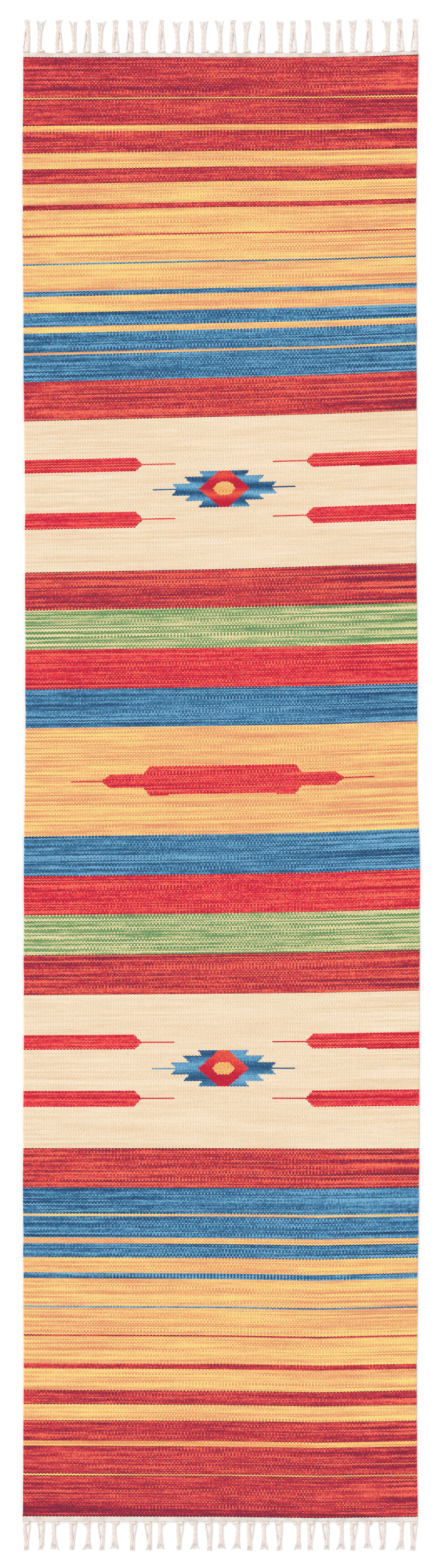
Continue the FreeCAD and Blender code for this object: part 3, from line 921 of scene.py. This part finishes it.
# Paths of the cords of a tassel: (aside in mm, share of the tassel's length, height in mm). The
# last cord of a loop is its single thin one.
LOOP_CORDS = (
    ((-4.4, 0.05, 1.4), (-5.0, 0.25, 1.3), (-4.4, 0.50, 1.3), (-3.7, 0.72, 1.4), (-4.2, 0.88, 1.4)),
    ((-2.8, 0.04, 2.3), (-3.4, 0.26, 2.2), (-2.6, 0.50, 2.3), (-2.0, 0.72, 2.2), (-1.9, 0.90, 1.6)),
    ((-1.6, 0.05, 1.3), (-2.2, 0.28, 1.3), (-1.0, 0.52, 1.3), (-0.4, 0.74, 1.3), (0.2, 0.89, 1.4)),
    ((4.5, 0.05, 1.4), (4.7, 0.16, 1.2), (3.4, 0.36, 1.2), (2.2, 0.56, 1.2), (1.0, 0.74, 1.2),
     (1.4, 0.88, 1.3)),
)
STEM_CORDS = (
    ((-4.6, 0.04, 1.4), (-3.9, 0.22, 1.3), (-3.7, 0.46, 1.3), (-4.0, 0.68, 1.3), (-5.6, 0.86, 1.3)),
    ((-2.9, 0.04, 2.3), (-2.3, 0.22, 2.2), (-2.1, 0.46, 2.2), (-2.0, 0.68, 2.0), (-2.4, 0.85, 1.4)),
    ((-0.9, 0.05, 1.3), (-0.7, 0.24, 1.3), (-0.5, 0.48, 1.3), (-0.2, 0.70, 1.3), (0.9, 0.85, 1.3)),
    ((0.4, 0.05, 2.2), (-0.6, 0.24, 2.2), (-0.3, 0.48, 2.2), (0.8, 0.70, 1.9), (3.9, 0.88, 1.3)),
)
# The sizes of the cords, knots and joining warps in millimetres, and how finely they are cut.
CORD_RINGS = 30
CORD_RADIUS = 1.3
THIN_CORD_RADIUS = 1.15
CORD_LIFT = 0.2
TIP_TAPER = (0.95, 0.85, 0.7, 0.5)
FIBRES_PER_CORD = 4
FIBRE_RINGS = 8
KNOT_RADIUS = 1.6
RINGS_PER_TURN = 22
JOINING_WARPS = (-3.2, -1.1, 1.1, 3.2)
WARP_RADIUS = 1.05
WARP_HEIGHT = 2.0
WARP_RINGS = 25


def knot_turns(centre, half_width, half_length, turns, lean):
    """A cord wound flat round itself: the saddle or the lump at the root of a tassel."""
    angle = np.linspace(0, 2 * math.pi * turns, RINGS_PER_TURN * turns)
    rise = np.linspace(1.8, 3.4, len(angle))
    shrink = np.linspace(1.0, 0.72, len(angle))
    across = centre[0] + half_width * np.cos(angle) * shrink
    outward = centre[1] + half_length * np.sin(angle) * shrink + lean * np.cos(angle)
    return np.stack([across, outward, rise], axis=-1)


def frayed_fibre(end, direction, length, rng):
    """A fibre that leaves the tip of a cord and sinks to the floor."""
    spread = rng.uniform(-0.45, 0.45)
    reach = rng.uniform(0.09, 0.13) * length / MM
    turned = direction + np.array((spread, 0, 0))
    bent = turned + np.array((rng.uniform(-0.3, 0.3), 0, 0))
    route = np.array([end - 1.5 * direction, end + 0.5 * reach * turned, end + reach * bent])
    route[1:, 2] = (0.9, 0.5)
    thin = np.linspace(0.55, 0.16, FIBRE_RINGS) * MM
    return cord_solid(smooth_path(route, FIBRE_RINGS) * MM, thin, rng.uniform(0, 6), sides=6, groove=0.0)


def frayed_cord(route, hand, lean, radius, length, rng):
    """One cord of a tassel along its route, and the fibres at its tip."""
    points = []
    for aside, share, height in route:
        wobble = rng.uniform(-0.35, 0.35)
        points.append((hand * (aside + wobble) + lean * share, share * length / MM, height))
    points = np.array(points)
    end = points[-1].copy()
    before = points[-2].copy()
    direction = (end - before) / np.linalg.norm(end - before)
    points[:, 2] += CORD_LIFT
    radii = np.full(CORD_RINGS, radius * MM)
    radii[-len(TIP_TAPER):] *= TIP_TAPER
    solids = [cord_solid(smooth_path(points, CORD_RINGS) * MM, radii, rng.uniform(0, 6))]
    for _ in range(FIBRES_PER_CORD):
        solids.append(frayed_fibre(end, direction, length, rng))
    return solids


def tassel_solids(kind, length, rng):
    """The knot and the cords of one tassel, about its root: x across, y outward, in metres."""
    hand = 1 if kind in "rY" else -1
    loop = kind in "lr"
    lean = rng.uniform(-1.2, 1.2)
    routes = LOOP_CORDS if loop else STEM_CORDS
    cords = []
    for route in routes:
        radius = THIN_CORD_RADIUS if loop and route is routes[-1] else CORD_RADIUS
        cords += frayed_cord(route, hand, lean, radius, length, rng)
    if loop:
        turns = [knot_turns((hand * 0.1, 2.6), 4.6, 1.1, turns=2, lean=0.2 * hand)]
    else:
        turns = [knot_turns((hand * 2.1, 2.9), 3.1, 1.2, turns=2, lean=0.3 * hand),
                 knot_turns((hand * -2.6, 2.1), 2.0, 0.7, turns=1, lean=0.0)]
    knots = [cord_solid(turn * MM, KNOT_RADIUS * MM, rng.uniform(0, 6), groove=0.07) for turn in turns]
    return knots, cords


def warp_ends():
    """The warps that run out of the header into a knot, about the tassel's root."""
    outward = np.linspace(-6.5, 2.5, WARP_RINGS)
    cords = []
    for aside in JOINING_WARPS:
        path = np.stack([np.full(WARP_RINGS, aside), outward, np.full(WARP_RINGS, WARP_HEIGHT)], axis=-1)
        cords.append(cord_solid(path * MM, WARP_RADIUS * MM, aside, sides=8, groove=0.06))
    return cords


def tassel_places(end):
    """Where the tassels of one end stand: x of each, from the CAD knots' first and last."""
    low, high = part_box(f"{end}_tassel_knots")
    half_knot = 5.5 * MM
    steps = [0.0]
    for group in TASSELS[end]:
        steps += [1.0] * (len(group) - 1) + [WIDE_GAP]
    along = np.cumsum(steps[:-1])
    return low.x + half_knot + along / along[-1] * (high.x - low.x - 2 * half_knot)


def moved(part, x, y, outward):
    """A tassel's solid, turned outward and moved to its root."""
    points, quads, weave = part
    points = points * (1, outward, 1) + (x, y, 0)
    return points, quads if outward > 0 else quads[:, ::-1], weave


def fringe(end, outward):
    """The knots and the cords of one end's tassels, and the warps that join them to the header."""
    rng = random.Random(f"{end} fringe")
    low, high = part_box(f"{end}_tassel_cords")
    knots_low, knots_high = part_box(f"{end}_tassel_knots")
    root = knots_low.y if outward > 0 else knots_high.y
    tip = high.y if outward > 0 else low.y
    places = tassel_places(end)
    knots = []
    cords = []
    joining = []
    for x, kind in zip(places, "".join(TASSELS[end])):
        y = root + float(head_rise(np.array(x), np.array(root)))
        x += rng.uniform(-0.8, 0.8) * MM
        own_knots, own_cords = tassel_solids(kind, abs(tip - root) * rng.uniform(0.965, 1.0), rng)
        knots += [moved(part, x, y, outward) for part in own_knots]
        cords += [moved(part, x, y, outward) for part in own_cords]
        joining += [moved(part, x, y, outward) for part in warp_ends()]
    turning = mesh_object(f"{end}_tassel_warps_cotton", joining, FRINGE)
    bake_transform(turning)
    pieces = [turning]
    for label, parts in (("tassel_knots", knots), ("tassel_cords", cords)):
        piece = mesh_object(f"{end}_{label}_cotton", parts, FRINGE)
        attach(piece, f"{end}_fringe")
        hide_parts(f"{end}_{label}")
        pieces.append(piece)
    return pieces


# ---- sheets

def flat_size(node):
    """Width, length and area of a woven piece before it is laid: its stripes side by side."""
    loops = outlines(node)
    spans = [np.array(loop).max(axis=0) - np.array(loop).min(axis=0) for loop in loops]
    area = sum(signed_area(loop) for loop in loops)
    width = float(max(span[0] for span in spans))
    if node in MOTIFS:
        area -= sum(signed_area(loop) for motif in MOTIFS[node] for loop in outlines(motif))
        return width, float(spans[0][1]), area
    if width > 1.9 * HALF_WIDTH:
        return width, area / width, area
    return width, float(sum(span[1] for span in spans)), area


def strips_apart(node, other, places):
    """How far one woven piece lies from another: on another panel or not, then in strips."""
    steps = min(abs(i - j) for i in places[node] for j in places[other])
    return BODY_OF[other] != BODY_OF[node], steps


def declare_sheets(strips, cloth, fringes):
    """Pair each woven piece too narrow to be a sheet of its own, and the tassels of a header, with
    the nearest wide piece of its panel. Nothing more is done with the pairs."""
    sizes = {node: flat_size(node) for node in cloth}
    wide = [strip["node"] for strip in strips if sizes[strip["node"]][1] >= NARROWEST_SHEET]
    hosts = {node: [] for node in cloth if sizes[node][1] >= NARROWEST_SHEET}
    places = {node: [i for i, strip in enumerate(strips) if strip["node"] == node] for node in cloth}
    for node in cloth:
        if node not in hosts:
            nearest = min(wide, key=lambda other: strips_apart(node, other, places))
            hosts[nearest].append(cloth[node])
            if "header" in node:
                hosts[nearest] += fringes[node.split("_")[0]]
    for node, riders in hosts.items():
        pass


# ---- camera, light and floor

def add_camera():
    """Straight above the rug, framing it as the photo does, a little off its middle."""
    frame_height = 2.607
    distance = 5.0
    aim = (0.0035, 0.002)
    data = bpy.data.cameras.new("camera")
    data.sensor_width = 24.0
    data.lens = data.sensor_width * distance / frame_height
    data.clip_end = 100
    camera = add_object("camera", data)
    camera.location = (*aim, distance)
    bpy.context.scene.camera = camera


def add_floor():
    """A plain pale floor that reaches far past the picture."""
    size = 150.0
    corners = [(-size, -size, 0), (size, -size, 0), (size, size, 0), (-size, size, 0)]
    mesh = bpy.data.meshes.new("floor")
    mesh.from_pydata(corners, [], [(0, 1, 2, 3)])
    material = bpy.data.materials.new("floor")
    Nodes(material).finish({"Base Color": grey(0.95), "Roughness": 0.9, "Specular IOR Level": 0.2})
    mesh.materials.append(material)
    floor = add_object("floor", mesh)


def add_light():
    """A broad soft light from the north-west over an even white room."""
    sun = bpy.data.lights.new("key", "SUN")
    sun.energy = 1.24
    sun.angle = math.radians(50)
    lamp = add_object("key", sun)
    shines_towards = Vector((0.45, -0.75, -1.0))
    lamp.rotation_euler = shines_towards.to_track_quat("-Z", "Y").to_euler()
    world = bpy.data.worlds.new("studio")
    world.use_nodes = True
    background = world.node_tree.nodes["Background"]
    background.inputs["Color"].default_value = (1, 1, 1, 1)
    background.inputs["Strength"].default_value = 0.78
    bpy.context.scene.world = world
    bpy.context.scene.view_settings.view_transform = "Standard"


add_camera()
add_floor()
add_light()
STRIPS = band_strips()
number_the_picks(STRIPS)
CLOTH = woven_pieces(STRIPS)
hang_on_bodies(CLOTH)
FRINGES = {"north": fringe("north", 1), "south": fringe("south", -1)}
declare_sheets(STRIPS, CLOTH, FRINGES)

------------------------

Task to carry out: Only the lines from the opening of the material through the line with "WARP_RINGS = 25" should be echoed, exactly as written.

Written solution:
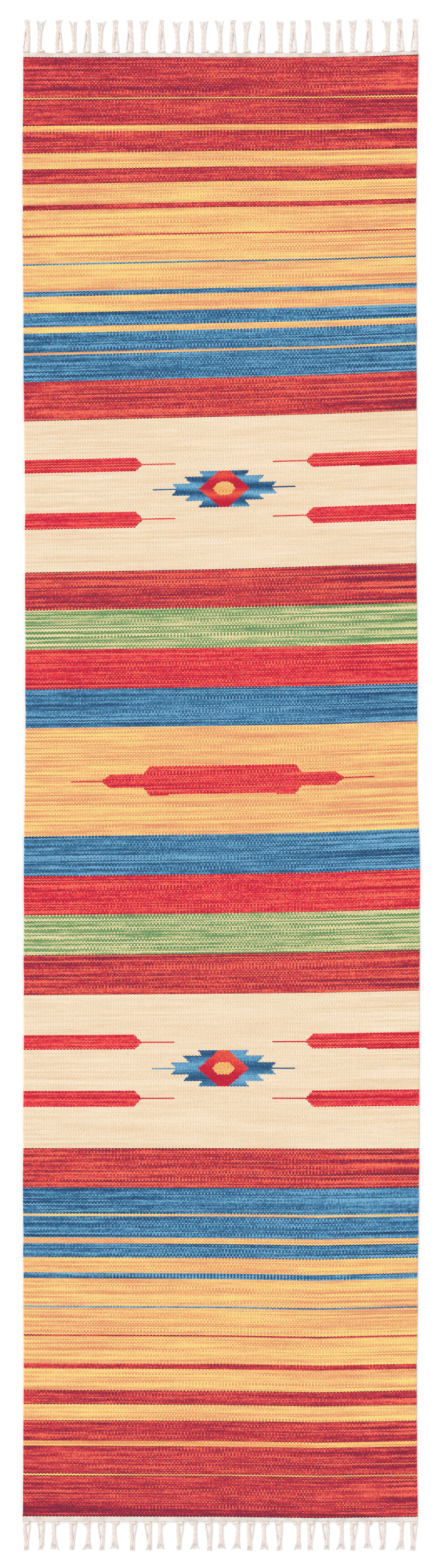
Continue the FreeCAD and Blender code for this object: part 3, from line 921 of scene.py. This part finishes it.
# Paths of the cords of a tassel: (aside in mm, share of the tassel's length, height in mm). The
# last cord of a loop is its single thin one.
LOOP_CORDS = (
    ((-4.4, 0.05, 1.4), (-5.0, 0.25, 1.3), (-4.4, 0.50, 1.3), (-3.7, 0.72, 1.4), (-4.2, 0.88, 1.4)),
    ((-2.8, 0.04, 2.3), (-3.4, 0.26, 2.2), (-2.6, 0.50, 2.3), (-2.0, 0.72, 2.2), (-1.9, 0.90, 1.6)),
    ((-1.6, 0.05, 1.3), (-2.2, 0.28, 1.3), (-1.0, 0.52, 1.3), (-0.4, 0.74, 1.3), (0.2, 0.89, 1.4)),
    ((4.5, 0.05, 1.4), (4.7, 0.16, 1.2), (3.4, 0.36, 1.2), (2.2, 0.56, 1.2), (1.0, 0.74, 1.2),
     (1.4, 0.88, 1.3)),
)
STEM_CORDS = (
    ((-4.6, 0.04, 1.4), (-3.9, 0.22, 1.3), (-3.7, 0.46, 1.3), (-4.0, 0.68, 1.3), (-5.6, 0.86, 1.3)),
    ((-2.9, 0.04, 2.3), (-2.3, 0.22, 2.2), (-2.1, 0.46, 2.2), (-2.0, 0.68, 2.0), (-2.4, 0.85, 1.4)),
    ((-0.9, 0.05, 1.3), (-0.7, 0.24, 1.3), (-0.5, 0.48, 1.3), (-0.2, 0.70, 1.3), (0.9, 0.85, 1.3)),
    ((0.4, 0.05, 2.2), (-0.6, 0.24, 2.2), (-0.3, 0.48, 2.2), (0.8, 0.70, 1.9), (3.9, 0.88, 1.3)),
)
# The sizes of the cords, knots and joining warps in millimetres, and how finely they are cut.
CORD_RINGS = 30
CORD_RADIUS = 1.3
THIN_CORD_RADIUS = 1.15
CORD_LIFT = 0.2
TIP_TAPER = (0.95, 0.85, 0.7, 0.5)
FIBRES_PER_CORD = 4
FIBRE_RINGS = 8
KNOT_RADIUS = 1.6
RINGS_PER_TURN = 22
JOINING_WARPS = (-3.2, -1.1, 1.1, 3.2)
WARP_RADIUS = 1.05
WARP_HEIGHT = 2.0
WARP_RINGS = 25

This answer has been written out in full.